前一阶段做了关于大西洋鲑鱼肉色分级的研究,通过对颜色特征的分析,发现一些具有与等级间呈线性关系的特征。故利用这些特征进行多元线性回归。利用回归求参数的方法主要有最小二乘和迭代等,本文利用最小二乘和模拟退火对参数寻优,具体算法可参见任何一种介绍机器学习的资料,这里不再赘述。本训练样本数为101个,有3个特征。
1. 最小二乘法
% linear regression
% least squares data = [x1,x2,....,xn, y]

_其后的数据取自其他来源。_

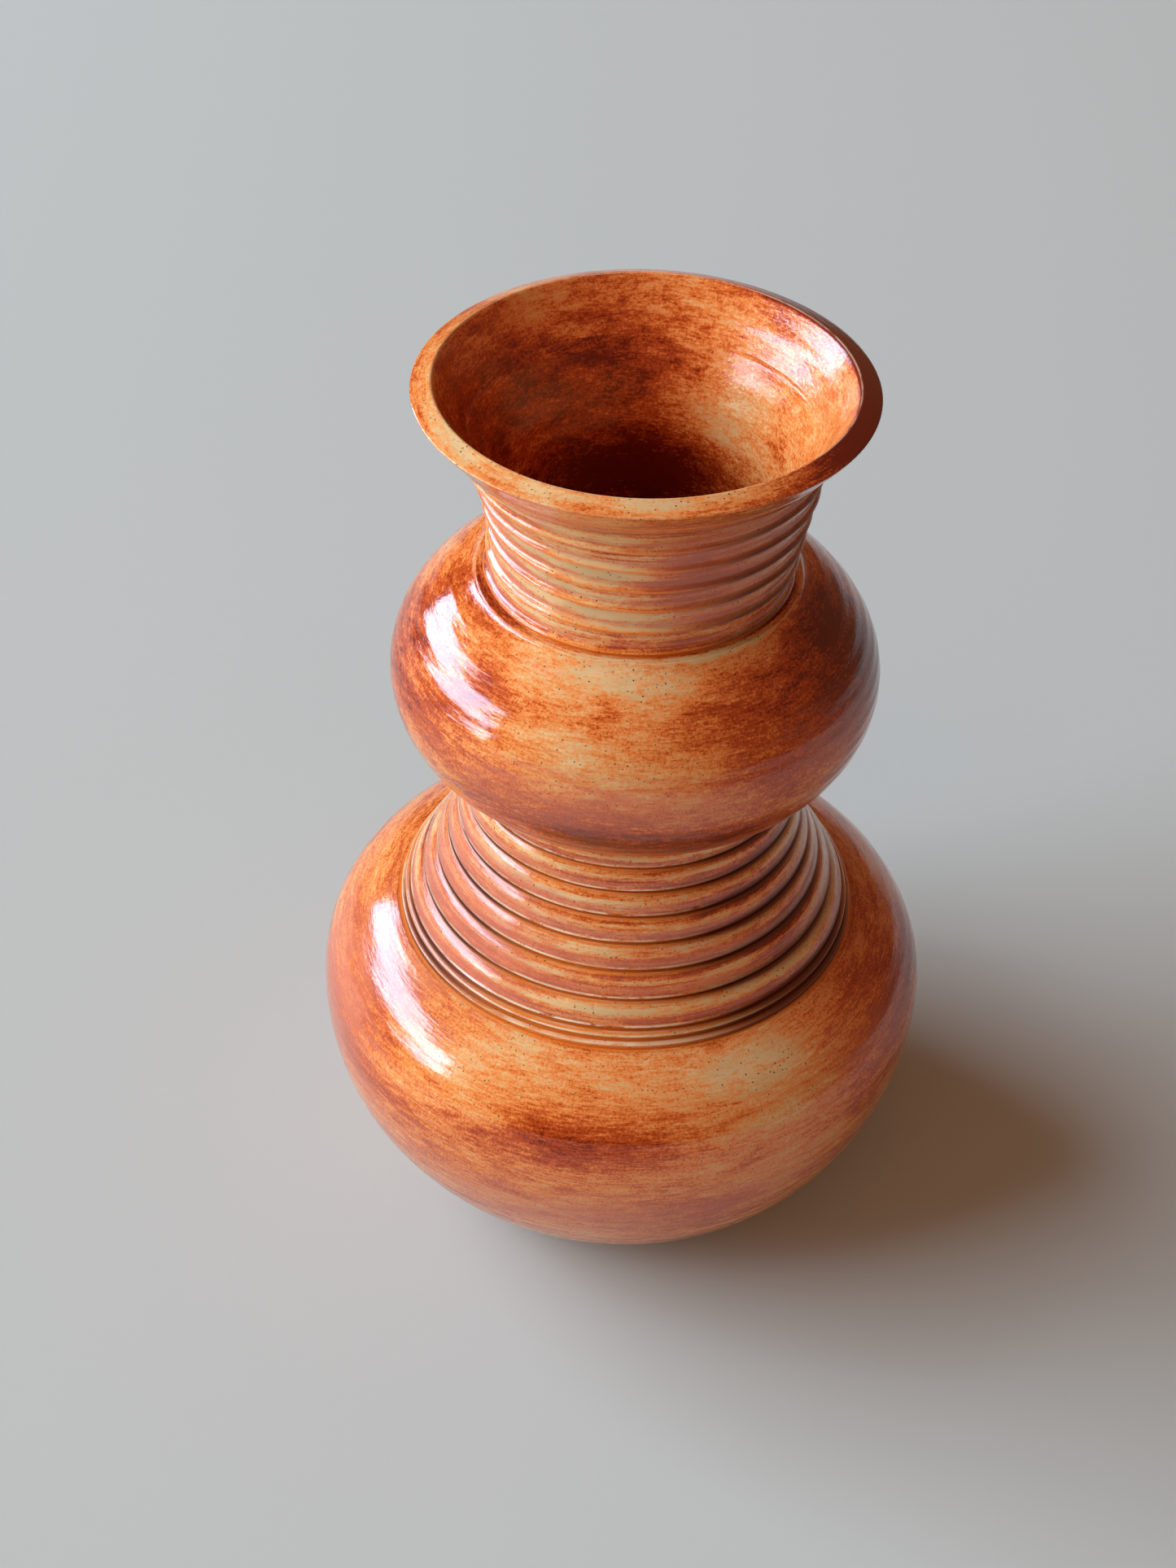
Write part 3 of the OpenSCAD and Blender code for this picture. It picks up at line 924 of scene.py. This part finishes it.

function theta = mylinearregress(data)
[m, n] = size(data);
one = ones(m,1);
y = data(:,n);
X = [one,data(:,1:n-1)];
theta = (X\'*X)\(X\'*y); % theta为线性模型系数
2. 模拟退火法
% linear regression % Simulated Annealing
% LMS algorithm h = theta(1) + theta(2) * x1 + theta(3) * x2 + theta(4) * x3;
function theta = LMS_SA(data)
[m, n] = size(data);
one = ones(m,1);
X = [one,data(:,1:n-1)];
y = data(:,n);
theta0 = [1,1,1,1]\';
H0 = 0.5*(X * theta0 - y)\'* (X * theta0 - y);
alpha = 0.0000001;
T = 1;
T_min = 0.01;
while T > T_min
t0 = 0;
t1 = 0;
while t1 < 100 && t0 < 1000
t = zeros(1,n);
for j = 1:m
for k =1:n
t(k) = t(k) + (y(j) - X(j, :) * theta0) * X(j, k);
end
end
theta1 = theta0 + alpha * t\';
H1 =0.5*(X * theta1 - y)\'* (X * theta1 - y);
if H1 - H0 < 0
theta0 = theta1;
H0 = H1;
elseif exp((H1 - H0)/T) > rand(0,1)
theta0 = theta1;
H0 = H1;
else
t0 = t0 + 1;
end
t1 = t1 + 1;
end
T = 0.99 * T;
end
theta = theta0;
一般情况下,模拟退火只能找到相对的最优值。所以,利用模拟退火获得的回归模型的预测准确率较差。但相对于单纯的只使用梯度下降算法而言已经具有很大的优势。
3. C#与matlab混合编程
using System;
using System.Collections.Generic;
using System.Linq;
using System.Text;
using System.IO;
using System.Collections;
using matPrj;
using MathWorks.MATLAB.NET.Arrays;
using MathWorks.MATLAB.NET.Utility;
namespace myLinearRegression
{
class Program
{
static void Main(string[] args)
{
myMathclass myfun = new myMathclass();
StreamReader objReader = new StreamReader("test.txt");
string sLine = "";
double[] data = new double[404];
int count = 0;
while ((sLine = objReader.ReadLine()) != null)
{
foreach (string str in sLine.Split(\'\t\'))
{
data[count] = Convert.ToDouble(str);
count++;
}
}
double[] theta = new double[4];
MWNumericArray m_data = new MWNumericArray(101, 4, data);
MWArray[] output = new MWArray[1];
MWArray[] input = new MWArray[1] { m_data };
myfun.mylinearregress(1,ref output,input);
MWNumericArray x = output[0] as MWNumericArray;
theta = (double[])x.ToArray();
}
}
}
将.m文件在matlab下转换成.DLL文件,然后将该文件与ManagedCPPAPI.netmodule和MWArray.dll文件放到C#工程的bin\debug下即可。